In 2006, Blackburn had a show at the Metropole Galleries in Folkestone; his work had not appeared in a commercial gallery since 1968. Exhibitions followed in 2008, 2011, and 2012.

Blackburn died on 22 October 2022, after a short illness, at the age of 90. He was survived by his wife and children.

==Work==
Blackburn's abstract paintings are held in the private collections of Paul Zuckerman and Natalia Grosvenor, Duchess of Westminster. In addition, his paintings are housed in university collections across Britain and Ireland, including Cambridge, Kent, Essex, Newcastle, and Trinity College Dublin.

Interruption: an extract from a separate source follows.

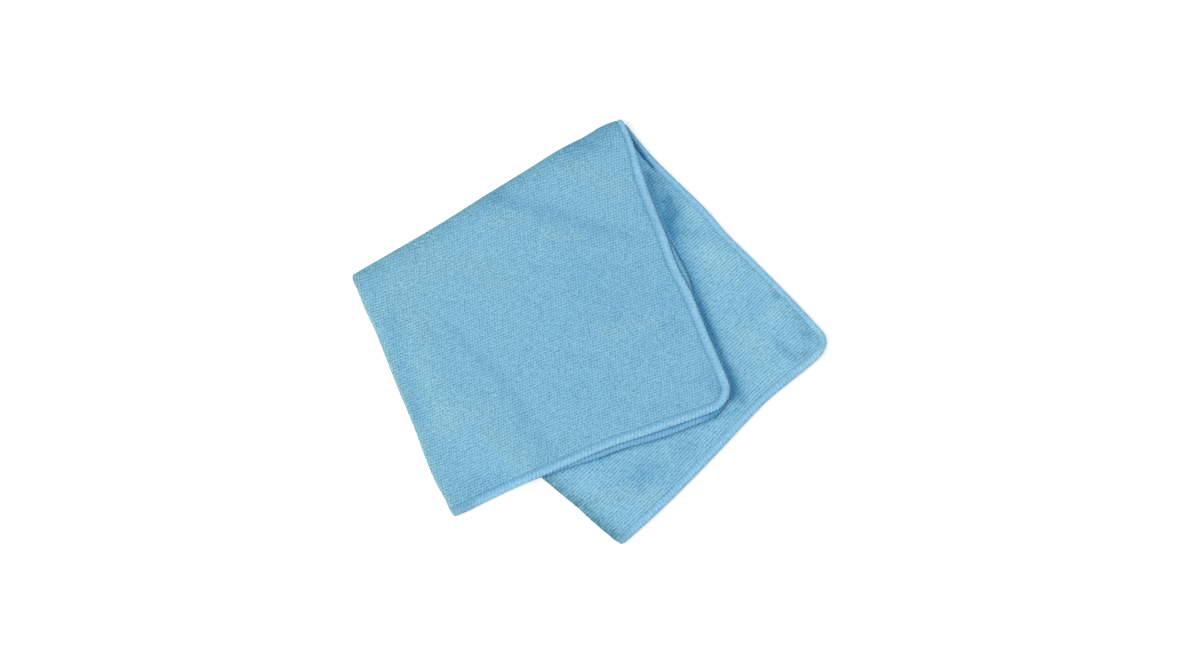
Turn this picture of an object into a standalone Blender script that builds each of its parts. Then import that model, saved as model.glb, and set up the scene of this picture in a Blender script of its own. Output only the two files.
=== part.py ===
"""Folded microfibre cloth.

One cut sheet of knitted microfibre, overlocked all round, folded in half and
then folded again along a slightly slanted line, so that the upper pair of
layers fans out from the lower pair.  It lies flat on a table, seen from above
with +Y up the page.  Units are metres, +Z is up, and the origin is the centre
of the cloth's outline at table height.

Flat cloth: the first fold is the line u = 0 and the side hems are u = +-HALF_WIDTH.
The second fold crosses it near v = 0.  Layers are counted from the top:
1 and 2 are the upper pair, 3 and 4 the lower pair.
"""

import math
from collections import namedtuple

import bpy
import numpy as np

MM = 0.001

# The flat cloth
HALF_WIDTH = 195 * MM
HALF_LENGTH = 200 * MM
CORNER_RADIUS = 15 * MM
SECOND_FOLD_SLANT = 38 * MM     # how far the second fold leaves square at the first fold

# The section through pile and hem
PILE_HALF = 1.1 * MM
HEM_HALF = 0.85 * MM
RIM_HALF = 0.4 * MM
GROOVE_HALF = 0.65 * MM
RIM_ROUND = 1.0 * MM
HEM_FLAT_END = 4.6 * MM
HEM_WIDTH = 5.5 * MM
PILE_START = 7.0 * MM

# The folds: radius of the sheet's middle
FIRST_FOLD_RADIUS = 1.8 * MM
SECOND_FOLD_RADIUS = 3.7 * MM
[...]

In 2008, he returned to Auckland for a show at the ARTIS Gallery entitled The Muriwai Paintings; this was followed by a show at the Osborne Samuel Gallery and Lemon Street Gallery in London in 2011. A 2012 show entitled And God cryed at the Studio 3 Gallery in Kent was a critical success.

==Style==
Blackburn incorporated found objects and materials on his canvases, citing their "previous existence". His paintings utilize acrylic paint, oil paint, and encaustic, as well as resin, grit, house-paint, and varnish; according to a review of his 2015 show at the ARTIS Gallery, recent work "rides roughshod over any conventions of neatness and grace, using bold form, often black, and adorning his surface with found objects and collage." Blackburn described his work, "I suppose, that’s what my painting’s about; life itself is terribly dangerous, terribly cruel, terribly rewarding. All these things at once. This multi-faceted, wonderful jewel – which we all live with and die with – is there. We’re saddled with it, like it or not."